• **THE EXERCISE**: The listing below should be copied in full, word for word.

• **DATASET EXCERPT**:
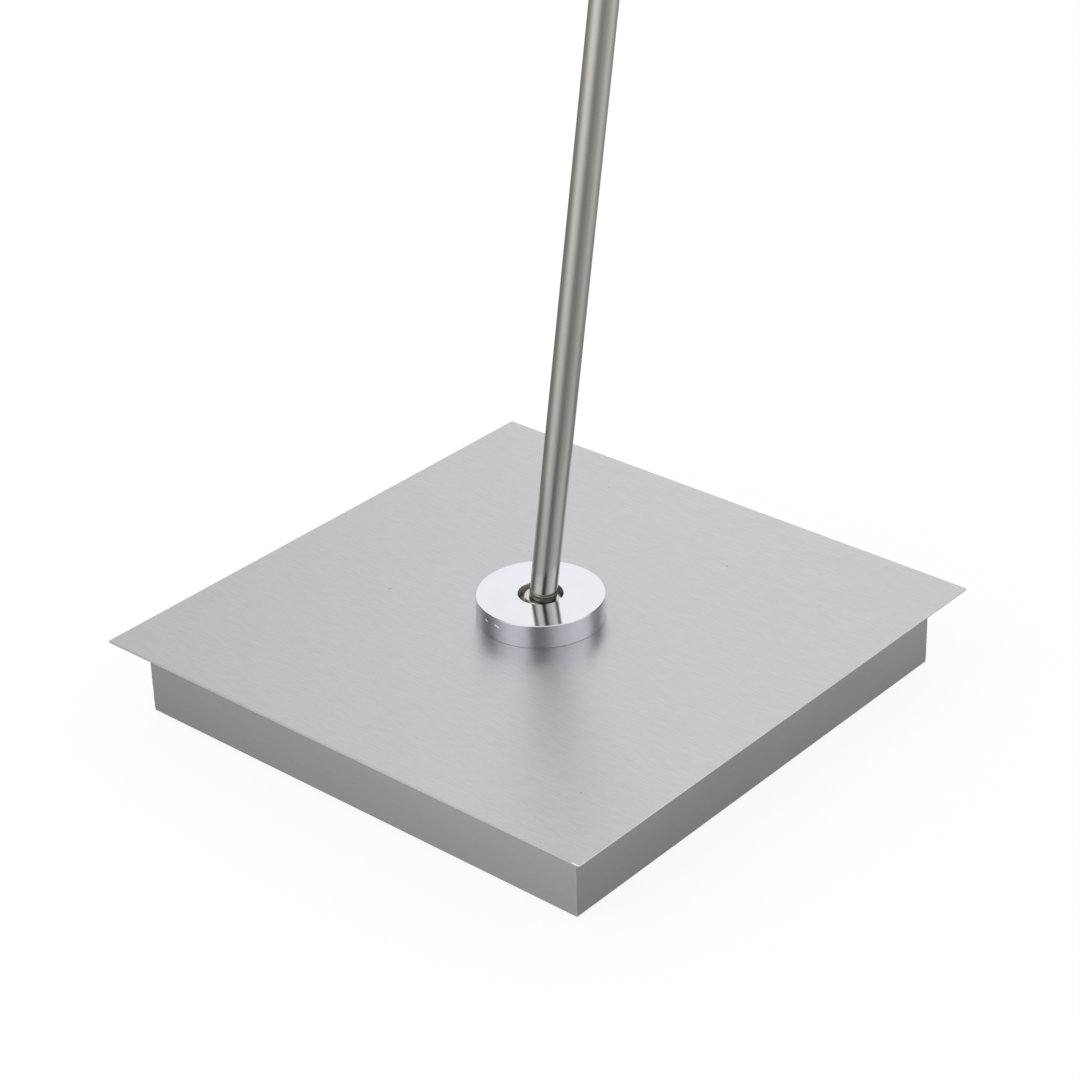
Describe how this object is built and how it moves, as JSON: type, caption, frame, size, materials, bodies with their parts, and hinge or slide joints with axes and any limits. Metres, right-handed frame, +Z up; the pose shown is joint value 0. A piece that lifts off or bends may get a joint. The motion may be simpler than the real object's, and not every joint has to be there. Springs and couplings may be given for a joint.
{
  "type": "office floor lamp",
  "caption": "Office floor lamp: square brushed-steel weighted base, chrome collar over a ball joint, slim leaning pole and a flat light head.",
  "frame": {"origin": "on the floor under the middle of the square base", "axes": "+Z up, +X and +Y along the sides of the base; the cord gland is on the +Y side and the pole leans between +X and -Y"},
  "size_m": [0.5497, 0.6201, 1.4922],
  "materials": {
    "brushed_plate": "fine straight brushing, satin",
    "brushed_skirt": "fine brushing, satin",
    "raw_steel": "flame-cut steel, dull",
    "zinc": "zinc plated",
    "dark_sheet": "grey primer",
    "foot_rubber": "matt",
    "polished_chrome": "polished",
    "spring_steel": "blackened",
    "black_plastic": "matt",
    "white_plastic": "matt",
    "driver_plastic": "matt",
    "wire_brown": "smooth",
    "wire_red": "smooth",
    "lead_black": "smooth",
    "nylon": "waxy",
    "ball_nickel": "satin nickel plate",
    "brass_plated": "turned",
    "satin_nickel": "satin, brushed lengthwise",
    "cap_grey": "fine grain",
    "brushed_aluminium": "brushed and anodised",
    "board_white": "solder mask",
    "chip_yellow": "phosphor",
    "opal": "opal, satin",
    "button_metal": "turned"
  },
  "bodies": {
    "base": {"top_plate": "brushed_plate", "tray": "brushed_skirt", "ballast": "raw_steel", "long_nuts": "zinc", "bottom_cover": "dark_sheet", "cover_screws": "zinc", "rubber_feet": "foot_rubber", "collar": "polished_chrome", "collar_screws": "zinc", "pressure_plate": "zinc", "tension_screws": "zinc", "disc_springs": "spring_steel", "cord_gland": "black_plastic", "gland_nut": "black_plastic", "terminal_block": "white_plastic", "terminal_screws": "zinc", "led_driver": "driver_plastic", "driver_screws": "zinc", "mains_wires": "wire_brown", "slack_lead": "lead_black"},
    "seat": {"ball_seat": "nylon"},
    "pole": {"pivot_ball": "ball_nickel", "hollow_stud": "brass_plated", "stud_washer": "zinc", "stud_nut": "zinc", "pole_foot": "satin_nickel", "lower_tube": "satin_nickel", "tube_joiner": "satin_nickel", "upper_tube": "satin_nickel", "head_socket": "polished_chrome", "set_screw": "spring_steel", "pole_lead": "lead_black", "thrust_washer": "nylon"},
    "neck": {"swivel_fork": "polished_chrome", "hinge_bolt": "polished_chrome", "friction_washers": "nylon", "spring_washer": "spring_steel", "cap_nut": "polished_chrome", "head_lead": "lead_black"},
    "head": {"hinge_tongue": "satin_nickel", "tongue_screws": "zinc", "rear_end_cap": "cap_grey", "head_housing": "brushed_aluminium", "front_end_cap": "cap_grey", "cap_screws": "zinc", "led_board": "board_white", "light_chips": "chip_yellow", "diffuser": "opal", "switch_body": "black_plastic", "inner_wires": "wire_red"},
    "button": {"dimmer_button": "button_metal"}
  },
  "joints": [
    {"name": "pole_turn", "type": "hinge", "parent": "base", "child": "seat", "pos_m": [0, 0, 0.04054], "axis": [0, 0, 1], "range_deg": [-170, 170], "deforming": ["slack_lead"]},
    {"name": "pole_tilt", "type": "hinge", "parent": "seat", "child": "pole", "pos_m": [0, 0, 0.04054], "axis": [0.766, 0.6428, 0], "range_deg": [-18.5, 5.5], "deforming": ["slack_lead"]},
    {"name": "head_turn", "type": "hinge", "parent": "pole", "child": "neck", "pos_m": [0.10409, -0.12405, 1.46181], "axis": [0.0728, -0.0867, 0.9936], "range_deg": [-170, 170]},
    {"name": "head_tilt", "type": "hinge", "parent": "neck", "child": "head", "pos_m": [0.10569, -0.12596, 1.48366], "axis": [0.766, 0.6428, 0], "range_deg": [-60, 35], "deforming": ["head_lead"]},
    {"name": "button_push", "type": "slide", "parent": "head", "child": "button", "axis": [0, 0, -1], "range_m": [0, 0.001], "stiffness_N_per_m": 800}
  ]
}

• **FULL ANSWER**:
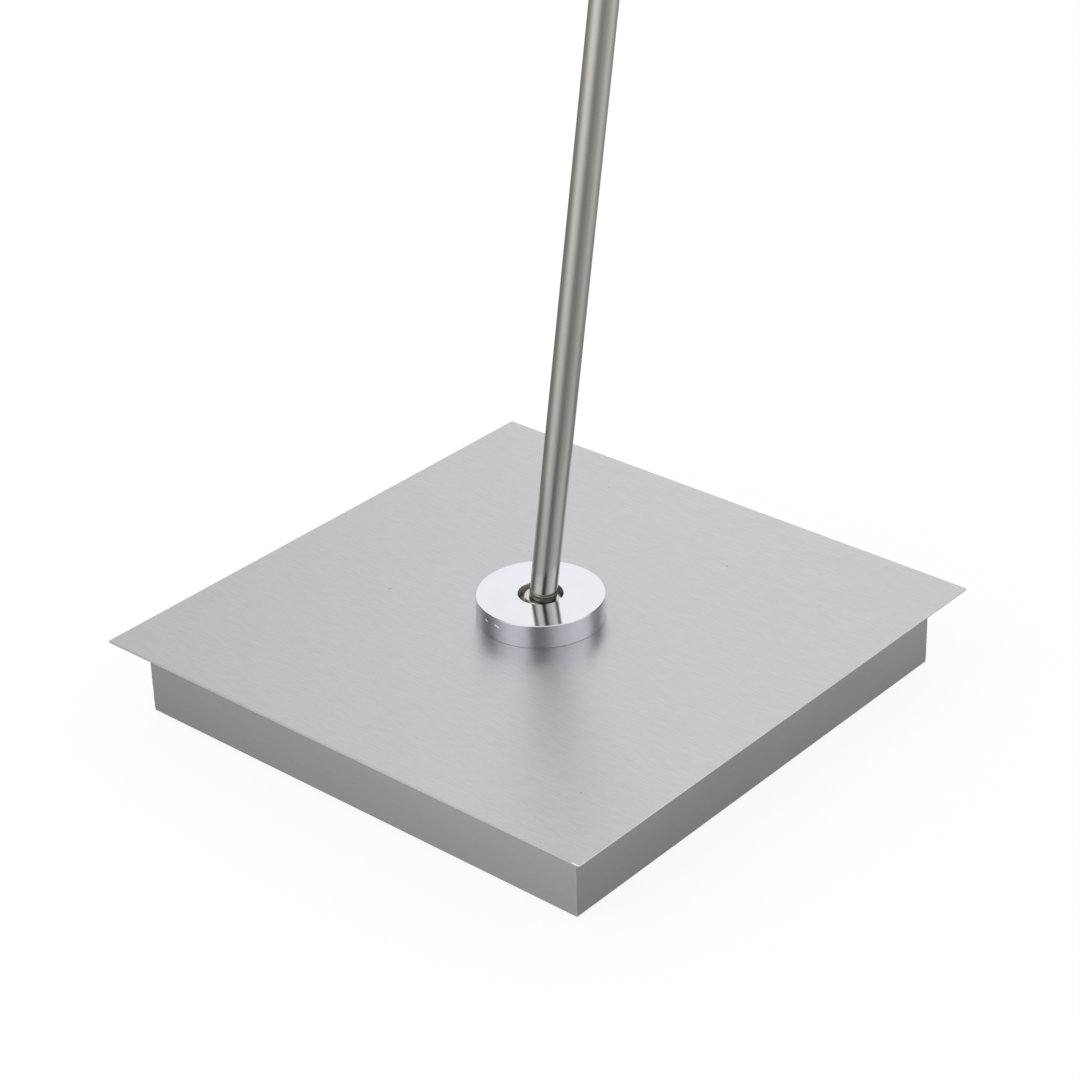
Describe how this object is built and how it moves, as JSON: type, caption, frame, size, materials, bodies with their parts, and hinge or slide joints with axes and any limits. Metres, right-handed frame, +Z up; the pose shown is joint value 0. A piece that lifts off or bends may get a joint. The motion may be simpler than the real object's, and not every joint has to be there. Springs and couplings may be given for a joint.
{
  "type": "office floor lamp",
  "caption": "Office floor lamp: square brushed-steel weighted base, chrome collar over a ball joint, slim leaning pole and a flat light head.",
  "frame": {"origin": "on the floor under the middle of the square base", "axes": "+Z up, +X and +Y along the sides of the base; the cord gland is on the +Y side and the pole leans between +X and -Y"},
  "size_m": [0.5497, 0.6201, 1.4922],
  "materials": {
    "brushed_plate": "fine straight brushing, satin",
    "brushed_skirt": "fine brushing, satin",
    "raw_steel": "flame-cut steel, dull",
    "zinc": "zinc plated",
    "dark_sheet": "grey primer",
    "foot_rubber": "matt",
    "polished_chrome": "polished",
    "spring_steel": "blackened",
    "black_plastic": "matt",
    "white_plastic": "matt",
    "driver_plastic": "matt",
    "wire_brown": "smooth",
    "wire_red": "smooth",
    "lead_black": "smooth",
    "nylon": "waxy",
    "ball_nickel": "satin nickel plate",
    "brass_plated": "turned",
    "satin_nickel": "satin, brushed lengthwise",
    "cap_grey": "fine grain",
    "brushed_aluminium": "brushed and anodised",
    "board_white": "solder mask",
    "chip_yellow": "phosphor",
    "opal": "opal, satin",
    "button_metal": "turned"
  },
  "bodies": {
    "base": {"top_plate": "brushed_plate", "tray": "brushed_skirt", "ballast": "raw_steel", "long_nuts": "zinc", "bottom_cover": "dark_sheet", "cover_screws": "zinc", "rubber_feet": "foot_rubber", "collar": "polished_chrome", "collar_screws": "zinc", "pressure_plate": "zinc", "tension_screws": "zinc", "disc_springs": "spring_steel", "cord_gland": "black_plastic", "gland_nut": "black_plastic", "terminal_block": "white_plastic", "terminal_screws": "zinc", "led_driver": "driver_plastic", "driver_screws": "zinc", "mains_wires": "wire_brown", "slack_lead": "lead_black"},
    "seat": {"ball_seat": "nylon"},
    "pole": {"pivot_ball": "ball_nickel", "hollow_stud": "brass_plated", "stud_washer": "zinc", "stud_nut": "zinc", "pole_foot": "satin_nickel", "lower_tube": "satin_nickel", "tube_joiner": "satin_nickel", "upper_tube": "satin_nickel", "head_socket": "polished_chrome", "set_screw": "spring_steel", "pole_lead": "lead_black", "thrust_washer": "nylon"},
    "neck": {"swivel_fork": "polished_chrome", "hinge_bolt": "polished_chrome", "friction_washers": "nylon", "spring_washer": "spring_steel", "cap_nut": "polished_chrome", "head_lead": "lead_black"},
    "head": {"hinge_tongue": "satin_nickel", "tongue_screws": "zinc", "rear_end_cap": "cap_grey", "head_housing": "brushed_aluminium", "front_end_cap": "cap_grey", "cap_screws": "zinc", "led_board": "board_white", "light_chips": "chip_yellow", "diffuser": "opal", "switch_body": "black_plastic", "inner_wires": "wire_red"},
    "button": {"dimmer_button": "button_metal"}
  },
  "joints": [
    {"name": "pole_turn", "type": "hinge", "parent": "base", "child": "seat", "pos_m": [0, 0, 0.04054], "axis": [0, 0, 1], "range_deg": [-170, 170], "deforming": ["slack_lead"]},
    {"name": "pole_tilt", "type": "hinge", "parent": "seat", "child": "pole", "pos_m": [0, 0, 0.04054], "axis": [0.766, 0.6428, 0], "range_deg": [-18.5, 5.5], "deforming": ["slack_lead"]},
    {"name": "head_turn", "type": "hinge", "parent": "pole", "child": "neck", "pos_m": [0.10409, -0.12405, 1.46181], "axis": [0.0728, -0.0867, 0.9936], "range_deg": [-170, 170]},
    {"name": "head_tilt", "type": "hinge", "parent": "neck", "child": "head", "pos_m": [0.10569, -0.12596, 1.48366], "axis": [0.766, 0.6428, 0], "range_deg": [-60, 35], "deforming": ["head_lead"]},
    {"name": "button_push", "type": "slide", "parent": "head", "child": "button", "axis": [0, 0, -1], "range_m": [0, 0.001], "stiffness_N_per_m": 800}
  ]
}